### WORK TO DO
Output the full listing word for word.

━━━━━━━━━━

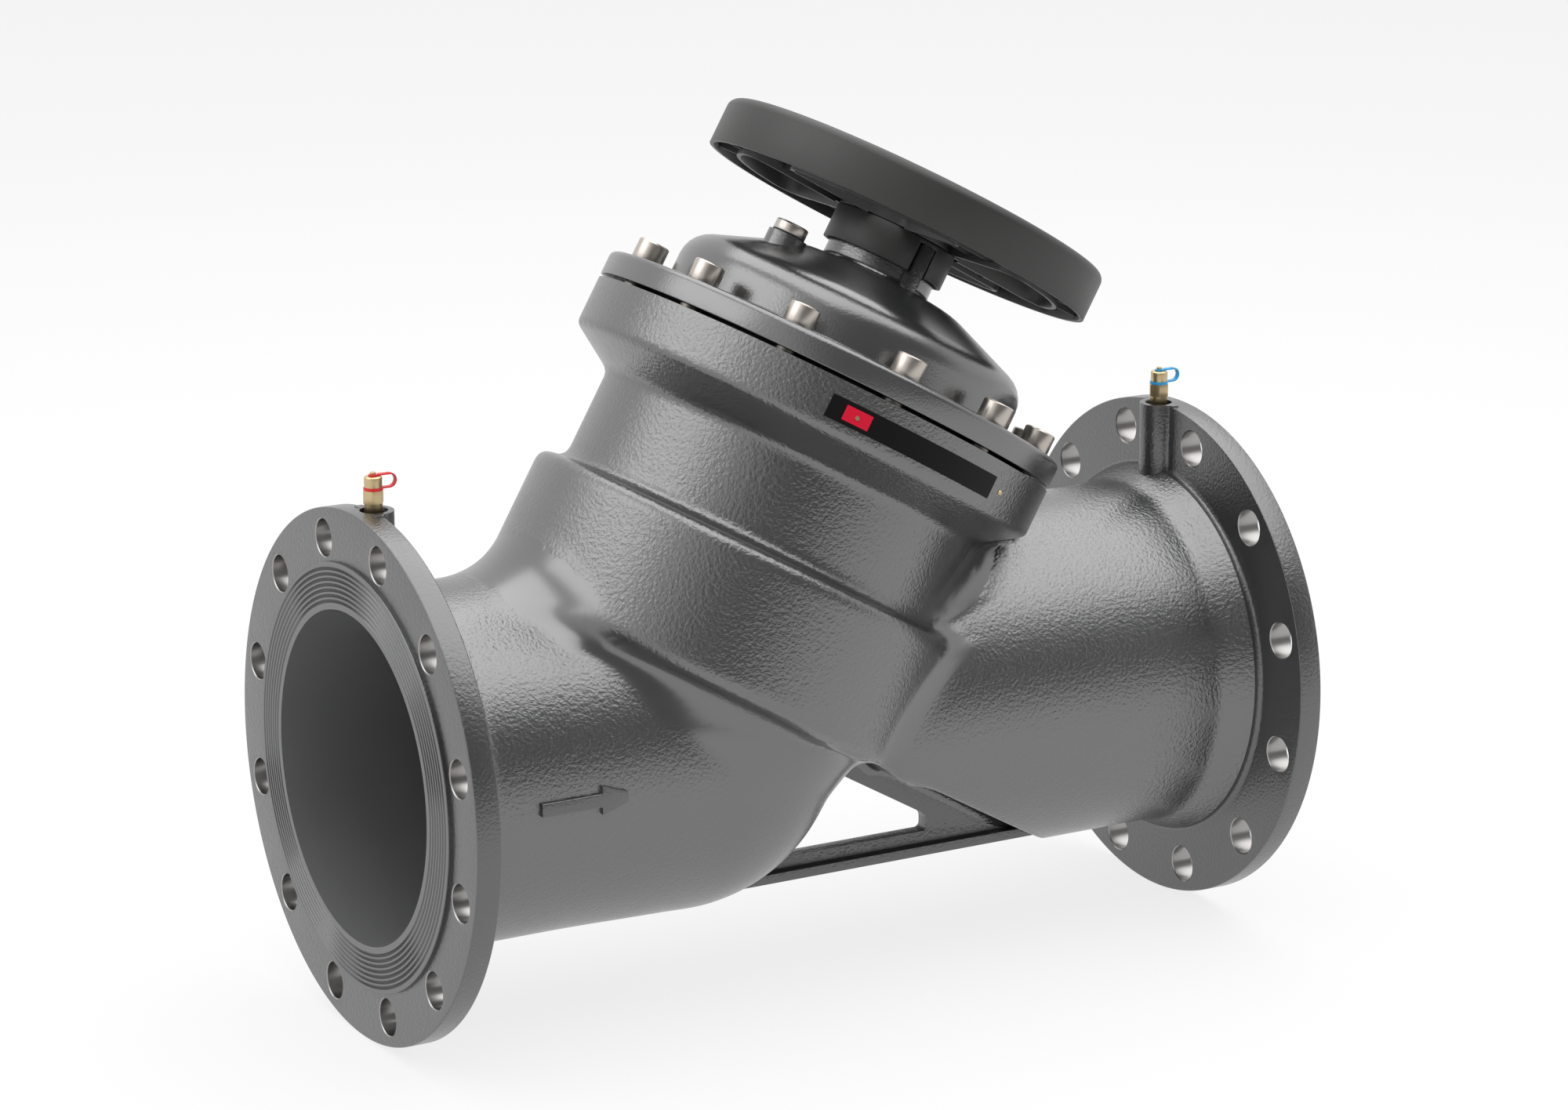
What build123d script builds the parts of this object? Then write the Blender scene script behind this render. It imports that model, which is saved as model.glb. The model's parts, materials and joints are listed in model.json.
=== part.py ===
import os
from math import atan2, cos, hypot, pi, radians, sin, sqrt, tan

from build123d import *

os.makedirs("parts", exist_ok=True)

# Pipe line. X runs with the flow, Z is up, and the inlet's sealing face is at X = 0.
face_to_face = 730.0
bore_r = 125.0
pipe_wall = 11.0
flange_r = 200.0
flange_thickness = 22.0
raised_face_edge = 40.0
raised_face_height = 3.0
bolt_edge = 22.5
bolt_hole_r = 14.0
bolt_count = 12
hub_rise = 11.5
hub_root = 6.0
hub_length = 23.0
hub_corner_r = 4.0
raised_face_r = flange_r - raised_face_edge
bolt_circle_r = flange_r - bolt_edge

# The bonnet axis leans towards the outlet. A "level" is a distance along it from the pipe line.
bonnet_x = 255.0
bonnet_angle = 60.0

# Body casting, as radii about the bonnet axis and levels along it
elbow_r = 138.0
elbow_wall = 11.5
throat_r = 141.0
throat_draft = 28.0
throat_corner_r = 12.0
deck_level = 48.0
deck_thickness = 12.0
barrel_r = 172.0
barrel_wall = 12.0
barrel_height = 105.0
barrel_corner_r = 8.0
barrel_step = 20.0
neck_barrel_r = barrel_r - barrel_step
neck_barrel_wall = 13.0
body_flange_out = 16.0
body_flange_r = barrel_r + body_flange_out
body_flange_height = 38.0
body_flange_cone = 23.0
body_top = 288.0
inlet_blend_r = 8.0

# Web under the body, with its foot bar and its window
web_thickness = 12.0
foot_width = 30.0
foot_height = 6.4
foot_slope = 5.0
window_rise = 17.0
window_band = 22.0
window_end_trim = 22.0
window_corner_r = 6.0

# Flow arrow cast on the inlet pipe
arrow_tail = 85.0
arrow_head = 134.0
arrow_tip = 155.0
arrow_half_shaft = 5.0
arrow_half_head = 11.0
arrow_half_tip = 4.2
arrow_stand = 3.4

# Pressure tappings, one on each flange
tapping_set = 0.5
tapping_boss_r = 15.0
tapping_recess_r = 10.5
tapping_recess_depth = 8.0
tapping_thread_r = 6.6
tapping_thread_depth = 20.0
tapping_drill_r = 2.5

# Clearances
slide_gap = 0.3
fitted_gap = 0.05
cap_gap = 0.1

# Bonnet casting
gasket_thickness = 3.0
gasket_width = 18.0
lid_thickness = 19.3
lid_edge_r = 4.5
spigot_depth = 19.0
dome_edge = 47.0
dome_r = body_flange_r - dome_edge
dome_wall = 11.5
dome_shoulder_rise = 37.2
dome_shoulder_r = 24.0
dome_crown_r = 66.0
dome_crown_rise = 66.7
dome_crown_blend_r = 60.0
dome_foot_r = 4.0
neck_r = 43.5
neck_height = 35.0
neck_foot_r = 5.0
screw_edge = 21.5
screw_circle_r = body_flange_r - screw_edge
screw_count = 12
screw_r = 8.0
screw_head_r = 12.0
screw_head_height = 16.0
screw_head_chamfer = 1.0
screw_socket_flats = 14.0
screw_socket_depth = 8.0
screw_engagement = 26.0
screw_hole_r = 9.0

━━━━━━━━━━

### FINISHED EXERCISE
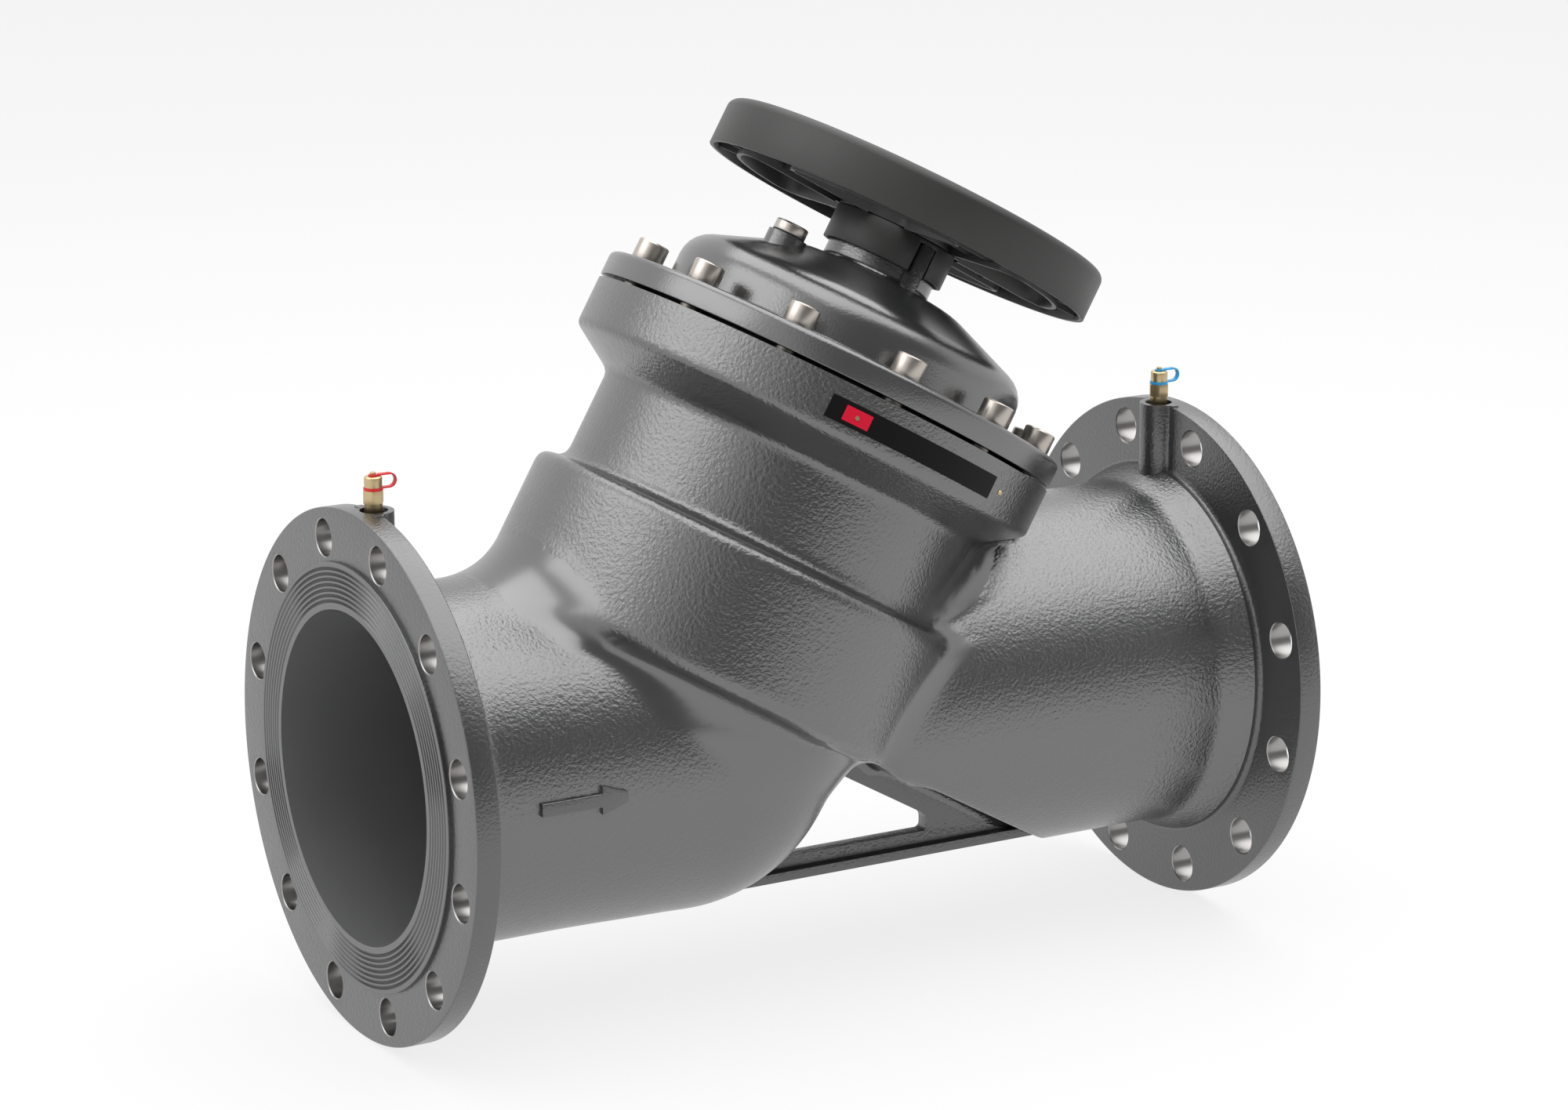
What build123d script builds the parts of this object? Then write the Blender scene script behind this render. It imports that model, which is saved as model.glb. The model's parts, materials and joints are listed in model.json.
=== part.py ===
import os
from math import atan2, cos, hypot, pi, radians, sin, sqrt, tan

from build123d import *

os.makedirs("parts", exist_ok=True)

# Pipe line. X runs with the flow, Z is up, and the inlet's sealing face is at X = 0.
face_to_face = 730.0
bore_r = 125.0
pipe_wall = 11.0
flange_r = 200.0
flange_thickness = 22.0
raised_face_edge = 40.0
raised_face_height = 3.0
bolt_edge = 22.5
bolt_hole_r = 14.0
bolt_count = 12
hub_rise = 11.5
hub_root = 6.0
hub_length = 23.0
hub_corner_r = 4.0
raised_face_r = flange_r - raised_face_edge
bolt_circle_r = flange_r - bolt_edge

# The bonnet axis leans towards the outlet. A "level" is a distance along it from the pipe line.
bonnet_x = 255.0
bonnet_angle = 60.0

# Body casting, as radii about the bonnet axis and levels along it
elbow_r = 138.0
elbow_wall = 11.5
throat_r = 141.0
throat_draft = 28.0
throat_corner_r = 12.0
deck_level = 48.0
deck_thickness = 12.0
barrel_r = 172.0
barrel_wall = 12.0
barrel_height = 105.0
barrel_corner_r = 8.0
barrel_step = 20.0
neck_barrel_r = barrel_r - barrel_step
neck_barrel_wall = 13.0
body_flange_out = 16.0
body_flange_r = barrel_r + body_flange_out
body_flange_height = 38.0
body_flange_cone = 23.0
body_top = 288.0
inlet_blend_r = 8.0

# Web under the body, with its foot bar and its window
web_thickness = 12.0
foot_width = 30.0
foot_height = 6.4
foot_slope = 5.0
window_rise = 17.0
window_band = 22.0
window_end_trim = 22.0
window_corner_r = 6.0

# Flow arrow cast on the inlet pipe
arrow_tail = 85.0
arrow_head = 134.0
arrow_tip = 155.0
arrow_half_shaft = 5.0
arrow_half_head = 11.0
arrow_half_tip = 4.2
arrow_stand = 3.4

# Pressure tappings, one on each flange
tapping_set = 0.5
tapping_boss_r = 15.0
tapping_recess_r = 10.5
tapping_recess_depth = 8.0
tapping_thread_r = 6.6
tapping_thread_depth = 20.0
tapping_drill_r = 2.5

# Clearances
slide_gap = 0.3
fitted_gap = 0.05
cap_gap = 0.1

# Bonnet casting
gasket_thickness = 3.0
gasket_width = 18.0
lid_thickness = 19.3
lid_edge_r = 4.5
spigot_depth = 19.0
dome_edge = 47.0
dome_r = body_flange_r - dome_edge
dome_wall = 11.5
dome_shoulder_rise = 37.2
dome_shoulder_r = 24.0
dome_crown_r = 66.0
dome_crown_rise = 66.7
dome_crown_blend_r = 60.0
dome_foot_r = 4.0
neck_r = 43.5
neck_height = 35.0
neck_foot_r = 5.0
screw_edge = 21.5
screw_circle_r = body_flange_r - screw_edge
screw_count = 12
screw_r = 8.0
screw_head_r = 12.0
screw_head_height = 16.0
screw_head_chamfer = 1.0
screw_socket_flats = 14.0
screw_socket_depth = 8.0
screw_engagement = 26.0
screw_hole_r = 9.0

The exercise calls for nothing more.